====== Data

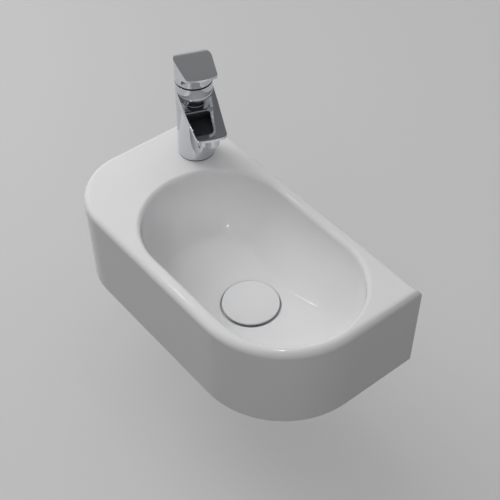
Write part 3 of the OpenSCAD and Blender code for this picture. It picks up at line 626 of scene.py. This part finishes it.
class MakeBody(bpy.types.Operator):
    """Makes the ceramic body with its rim, deck and bowl"""

    bl_idname = "basin.make_body"
    bl_label = "Ceramic body"

    def execute(self, context):
        s = sizes("basin_body")
        wide, deep, tall = s.width / MM, s.depth / MM, s.height / MM
        low, side = RIM_Z - tall, wide / 2
        wall, back_wall = s.wall / MM, 12

        def front_left(p):
            return p.x < -150 and p.y < -150

        def front_right(p):
            return p.x > 150 and p.y < -150

        body = block("Ceramic body", (-side, -deep, low), (side, 0, RIM_Z))
        # The walls lean in towards the bottom, but not the back, which lies on the wall
        select_where(body, "VERT", lambda p: p.z < 0)
        lean = s.draft / MM
        bpy.ops.transform.resize(value=(1 - lean / side, 1 - lean / deep, 1), center_override=(0, 0, low * MM))
        leave()
        round_edges(body, front_left, s.left_corner / MM, 36)
        round_edges(body, front_right, s.right_corner / MM, 44)
        # The rim is round but for its back edge
        round_edges(body, lambda p: p.z > RIM_Z - 0.01 and not (p.y > -0.01 and abs(p.x) < side - 1), s.rim / MM, 10)
        hollow = block("Hollow", (wall - side, wall - deep, low - 5), (side - wall, -back_wall, RIM_Z - s.deck / MM))
        round_edges(hollow, front_left, (s.left_corner - s.wall) / MM, 24)
        round_edges(hollow, front_right, (s.right_corner - s.wall) / MM, 28)
        round_edges(hollow, lambda p: p.z > 0, 4, 4)
        cut(body, hollow)
        place = in_bowl()
        combine(body, settle(bowl_shell(), place))
        for x in (-FIXING_X, FIXING_X):
            combine(body, lying_rod("Pad", 16, 10, (x, -11, 0), "Y", 48))
        cut(body, settle(bowl_room(), place), rod("Tap hole", 17.5, 40, 60, TAP_X, TAP_Y))
        for x in (-FIXING_X, FIXING_X):
            cut(body, lying_rod("Fixing hole", 6, 25, (x, -7.5, 0), "Y", 48))
        tidy(body)
        polish(body, 40)
        finish_piece(body, "glazed_ceramic", ROOT, "ceramic", "basin")
        return {"FINISHED"}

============

■ **Exercise description**
Go back to the listing above and please repeat it exactly.

■ **Answer to this exercise**
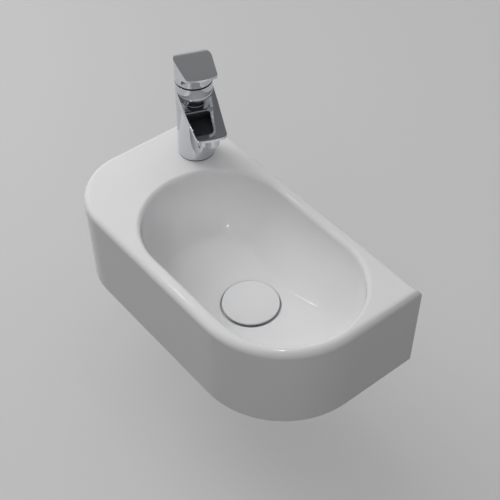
Write part 3 of the OpenSCAD and Blender code for this picture. It picks up at line 626 of scene.py. This part finishes it.
class MakeBody(bpy.types.Operator):
    """Makes the ceramic body with its rim, deck and bowl"""

    bl_idname = "basin.make_body"
    bl_label = "Ceramic body"

    def execute(self, context):
        s = sizes("basin_body")
        wide, deep, tall = s.width / MM, s.depth / MM, s.height / MM
        low, side = RIM_Z - tall, wide / 2
        wall, back_wall = s.wall / MM, 12

        def front_left(p):
            return p.x < -150 and p.y < -150

        def front_right(p):
            return p.x > 150 and p.y < -150

        body = block("Ceramic body", (-side, -deep, low), (side, 0, RIM_Z))
        # The walls lean in towards the bottom, but not the back, which lies on the wall
        select_where(body, "VERT", lambda p: p.z < 0)
        lean = s.draft / MM
        bpy.ops.transform.resize(value=(1 - lean / side, 1 - lean / deep, 1), center_override=(0, 0, low * MM))
        leave()
        round_edges(body, front_left, s.left_corner / MM, 36)
        round_edges(body, front_right, s.right_corner / MM, 44)
        # The rim is round but for its back edge
        round_edges(body, lambda p: p.z > RIM_Z - 0.01 and not (p.y > -0.01 and abs(p.x) < side - 1), s.rim / MM, 10)
        hollow = block("Hollow", (wall - side, wall - deep, low - 5), (side - wall, -back_wall, RIM_Z - s.deck / MM))
        round_edges(hollow, front_left, (s.left_corner - s.wall) / MM, 24)
        round_edges(hollow, front_right, (s.right_corner - s.wall) / MM, 28)
        round_edges(hollow, lambda p: p.z > 0, 4, 4)
        cut(body, hollow)
        place = in_bowl()
        combine(body, settle(bowl_shell(), place))
        for x in (-FIXING_X, FIXING_X):
            combine(body, lying_rod("Pad", 16, 10, (x, -11, 0), "Y", 48))
        cut(body, settle(bowl_room(), place), rod("Tap hole", 17.5, 40, 60, TAP_X, TAP_Y))
        for x in (-FIXING_X, FIXING_X):
            cut(body, lying_rod("Fixing hole", 6, 25, (x, -7.5, 0), "Y", 48))
        tidy(body)
        polish(body, 40)
        finish_piece(body, "glazed_ceramic", ROOT, "ceramic", "basin")
        return {"FINISHED"}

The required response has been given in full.